A tu per tu con Stefano Nazzi

Intervista all'autore del podcast "Indagini", che a marzo è stato al Teatro Verdi di Firenze con uno spettacolo dedicato alla vicenda del mostro di Firenze

Ogni volta che si parla del mostro di Firenze, l’attenzione dei fiorentini e dei toscani si riaccende, come se non fossero passati ormai quasi quarant’anni dall’ultimo delitto. Così è stato anche con lo spettacolo di Stefano Nazzi – giornalista e autore del celebre podcast Indagini sui casi di cronaca italiana – che al “mostro” ha dedicato un tour dal vivo, che a marzo ha fatto tappa anche al Teatro Verdi di Firenze. 

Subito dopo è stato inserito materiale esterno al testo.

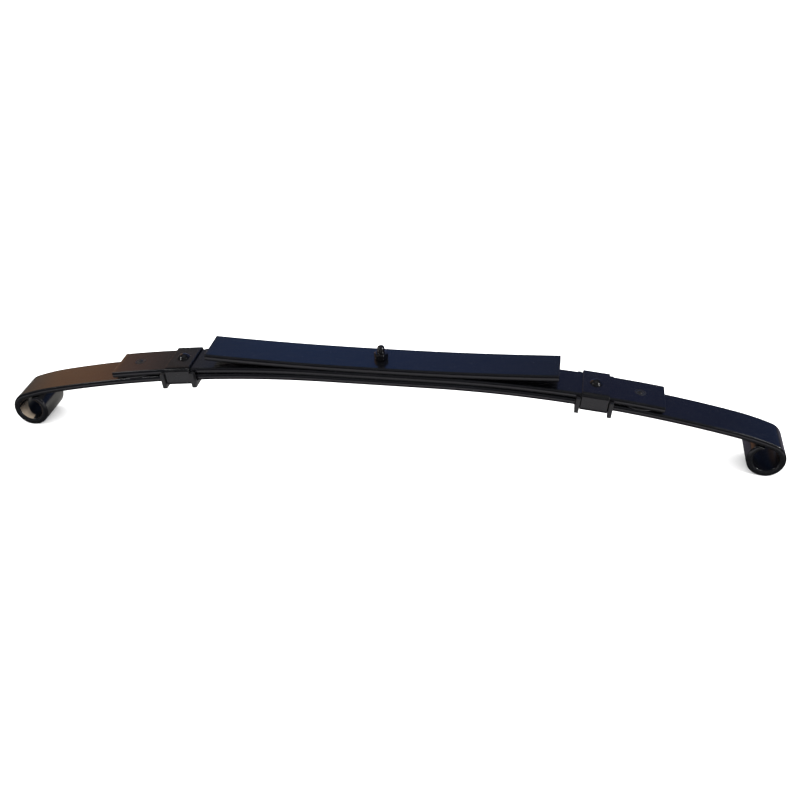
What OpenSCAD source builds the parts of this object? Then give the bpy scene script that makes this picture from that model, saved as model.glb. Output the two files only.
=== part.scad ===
// Three-leaf semi-elliptic leaf spring, with its arch up so that it stands on its two rolled eyes.
// X runs along the spring, Y across the leaves and Z up. The origin is under the centre bolt,
// on the plane that the eyes stand on.

/* [Leaf stock] */
// Width of the flat bar that all three leaves are made of
leaf_w = 45; // [40:0.5:50]
// Thickness of the main leaf and of the second leaf
leaf_t = 6.7; // [6:0.1:7.5]
// Radius on the long edges of every leaf
edge_r = 0.9; // [0.6:0.1:2]

/* [Main leaf] */
// Half length of the flat seat in the middle
seat_half = 56.5; // [50:0.5:62]
// Radius of the arch, at the underside
main_r = 1366; // [1200:1:1600]
// Angle of the arch, from the end of the seat to the shoulder
main_arc = 13.05; // [12:0.05:14]
// Radius of the shoulder next to the eye, at the underside
shoulder_r = 265; // [200:1:350]
// Angle of the shoulder
shoulder_arc = 8.5; // [6:0.1:10]
// Bore of the rolled eyes
eye_bore_d = 26; // [24:0.5:28]
// Gap between the rolled end of the leaf and its own underside
eye_gap = 1.2; // [0.8:0.1:2]

/* [Second leaf] */
// Half length of the flat middle
second_half = 65; // [60:0.5:70]
// Radius of the arch, at the underside
second_r = 1420; // [1400:1:1500]
// Distance from the centre bolt to each end
second_reach = 293; // [285:1:300]

/* [Top leaf] */
// Thickness of the top leaf
top_t = 7.3; // [6:0.1:8]
// Half length of the flat middle
top_half = 12; // [8:1:20]
// Radius of the upward curve, at the underside
top_r = 3700; // [3400:50:4200]
// Distance from the centre bolt to each end
top_reach = 185.6; // [170:0.2:190]

/* [Flexing zone] */
// Distance from the centre bolt to the line that each half of a leaf bends about
flex_x = 110; // [100:1:130]
// Gap at the bending line, which closes a little at the top as the spring is pressed down
flex_gap = 0.9; // [0.8:0.1:1.5]

/* [Centre bolt] */
// Diameter of the bolt
bolt_d = 8; // [6:1:10]
// Diameter of the round locating head under the seat
bolt_head_d = 14; // [12:0.5:16]
// Height of the locating head
bolt_head_h = 6; // [5:0.5:8]
// Length of bolt that stands out of the nut
bolt_stub = 8.2; // [4:0.1:10]
// Width of the nut across its flats
nut_flats = 13; // [10:1:17]
// Height of the nut
nut_h = 7; // [6:0.5:8]

/* [Rebound clips] */
// Distance from the centre bolt to the middle of the left clip
clip_left_x = 217.5; // [215:0.5:225]
// Distance from the centre bolt to the middle of the right clip
clip_right_x = 223; // [215:0.5:225]
// Width of the steel strap along the spring
strap_w = 28; // [25:0.5:28]
// Thickness of the strap
strap_t = 2.2; // [2:0.1:2.6]
// Inner radius of the strap's bends
strap_bend = 2.5; // [2.5:0.1:3]
// How far each end of the strap is folded in under the main leaf
strap_fold = 17; // [12:1:20]
// Length of the liner along the spring, over its lips
liner_w = 37.5; // [37.5:0.5:40]
// Thickness of the liner's web
liner_t = 0.9; // [0.8:0.1:1.1]
// Thickness of the liner's lips
lip_t = 4.2; // [3:0.1:4.5]
// How far the lips stand out past the strap
lip_stand = 2.6; // [2:0.1:3]
// Diameter of the rivet's shank
rivet_d = 8; // [7:0.5:9]
// Diameter of the rivet's round head
rivet_head_d = 13.6; // [12:0.2:15]
// Height of the rivet's head
rivet_head_h = 4.2; // [3:0.1:5]
// Depth of the countersink that the rivet's foot fills
rivet_foot_h = 2; // [1:0.1:3]

/* [Tip pads] */
// Distance from the centre bolt to the middle of each pad
pad_x = 268; // [266:0.5:269]
// Diameter of the pad
pad_d = 46; // [40:0.5:47]
// Thickness of the pad's disc
pad_t = 1.2; // [1:0.1:1.3]
// Diameter of the pad's button, which fills a hole in the second leaf
button_d = 11; // [9:0.5:12]
// How far the button stands out of the second leaf
button_stand = 1; // [0.2:0.1:1.4]

/* [Hidden] */
$fn = 96;

// Clearance between pieces that slide past each other, and between a fastener and its hole
slide_gap = 0.35;
hole_gap = 0.6;
// Room under the main leaf inside a clip, which also takes up the two leaves' different arches
under_gap = 0.6;
cut = 1; // extra length of a cutting body past the face that it cuts
// How far one stretch of a leaf reaches into the next, and how much thicker the eye's wall is on each face
weld = 0.05;

eye_r = eye_bore_d / 2;
eye_or = eye_r + leaf_t + 2 * weld;
// Centres of curvature in the plane of the arch, with the seat's underside at height 0
shoulder_c = [seat_half + (main_r - shoulder_r) * sin(main_arc),
    -main_r + (main_r - shoulder_r) * cos(main_arc)];
eye_a = main_arc + shoulder_arc;
eye_c = shoulder_c + (shoulder_r - eye_r - weld) * [sin(eye_a), cos(eye_a)];
// Height of the seat's underside above the plane that the eyes stand on
seat_z = eye_or - eye_c[1];

// Slope of a leaf at a distance x, for an arch of radius r that starts at x0
function slope_at(x, x0, r) = asin((x - x0) / r);
// Angle that a length takes up on an arch of radius r
function angle_of(length, r) = length / r * 180 / PI;
main_flex_a = slope_at(flex_x, seat_half, main_r + leaf_t / 2);
second_flex_a = slope_at(flex_x, second_half, second_r + leaf_t / 2);
// What each stretch of a leaf gives up at its bending line
main_gap_a = angle_of(flex_gap / 2, main_r);
second_gap_a = angle_of(flex_gap / 2, second_r);
top_end_a = slope_at(top_reach, top_half, top_r);

// Heights of the main leaf's and the second leaf's upper faces, above the seat's underside
function main_top_z(x) = -main_r + sqrt(pow(main_r + leaf_t, 2) - pow(x - seat_half, 2));
function second_top_z(x) = leaf_t - second_r + sqrt(pow(second_r + leaf_t, 2) - pow(x - second_half, 2));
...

«Il caso del mostro di Firenze è forse il più emblematico della nostra storia a livello criminale, dal momento che in Italia non avevamo nemmeno idea dell’esistenza dei serial killer – ha raccontato il giornalista -. L’attenzione su questa storia ha portato a un’infinità di teorie, dalle più complottiste a quelle più stravaganti. Il mio obiettivo è quindi quello di provare a rimettere ordine in questo caso, raccontando cronologicamente cosa è successo anche a livello processuale. Ero anche un po’ ansioso di portare questo caso a Firenze e, a raccontare a voi una storia che è vostra». 

In effetti da quel lontano 1968, anno del primo degli otto duplici omicidi, molti luoghi sono inesorabilmente legati a quei fatti: Signa, Borgo San Lorenzo, Scandicci, Travalle a Calenzano, Baccaiano a Montespertoli, Giogoli, di nuovo nel Comune di Scandicci, Boschetto di Vicchio e Scopeti a San Casciano Val di Pesa. E resta ancora il dubbio che il vero autore dei delitti non sia mai stato scoperto e che i “compagni di merende”, gli indagati, e anche condannati, Pietro Pacciani, Mario Vanni e Giancarlo Lotti, fossero solo delle pedine di un gioco più grande di un mondo “più importante”. «Scelgo le storie che secondo me vale la pena rimettere in ordine, per spiegare cosa è successo e cosa sappiamo di certo: tutto il resto è, come si dice, “fantacriminologia”» spiega.

I suoi podcast sono seguitissimi, perché?

Il mio obiettivo è raccontare la cronaca, spogliandola da tutte quelle piste fantasiose, le ipotesi che non hanno nessuna base solida e quegli elementi più spettacolari che servono solo a cercare emozioni. Si tratta di riportare la cronaca al racconto giornalistico di quello che è effettivamente accaduto, di quello che sappiamo di certo.

Secondo lei il podcast è uno strumento utile per avvicinare i giovani a un’informazione di qualità?

Il podcast è uno strumento straordinario per poter raccontare le storie, grazie all’uso della voce, alle pause, all’enfatizzazione di alcune parole, oltre che alla musica e agli inserti audio. Inoltre, è uno strumento che puoi ascoltare facendo anche altre cose, quindi è perfetto per il pubblico più giovane.

Che consigli darebbe a una persona che si vuole avvicinare al mondo del podcast?

Il mio consiglio è quello di avere qualcosa di interessante da dire. In questo momento c’è un’offerta assai ampia di podcast, alcuni dei quali molto specifici e di nicchia. Nei podcast trovi anche delle voci che non riesci a sentire altrove, o perché sono state praticamente escluse dalla tv, o perché sono giovani che non troverebbero altri spazi. Io ricordo sempre che Cecilia Sala ha iniziato con un podcast, e potrei citarne molti altri. Ma non basta avere qualcosa da dire, bisogna anche saperlo raccontare, e saperlo raccontare vuol dire saperlo scrivere, perché tutto parte dalla scrittura».

Qual è il mezzo di comunicazione che preferisce fra giornale, podcast, libri e spettacoli dal vivo?

In questo momento, quello che preferisco sono gli spettacoli dal vivo in teatro, perché si tratta sempre di un podcast ma con una platea di spettatori che ascoltano. È veramente emozionante parlare davanti a un pubblico, perché riesci a percepire quella condivisione che si può creare solo con chi ti ascolta.

Bene a sapersi

Il podcast è una forma di racconto audio, suddiviso generalmente in stagioni ed episodi,  (come una serie tv), che si ascolta su Internet on line, o si scarica sul tablet o sullo smartphone.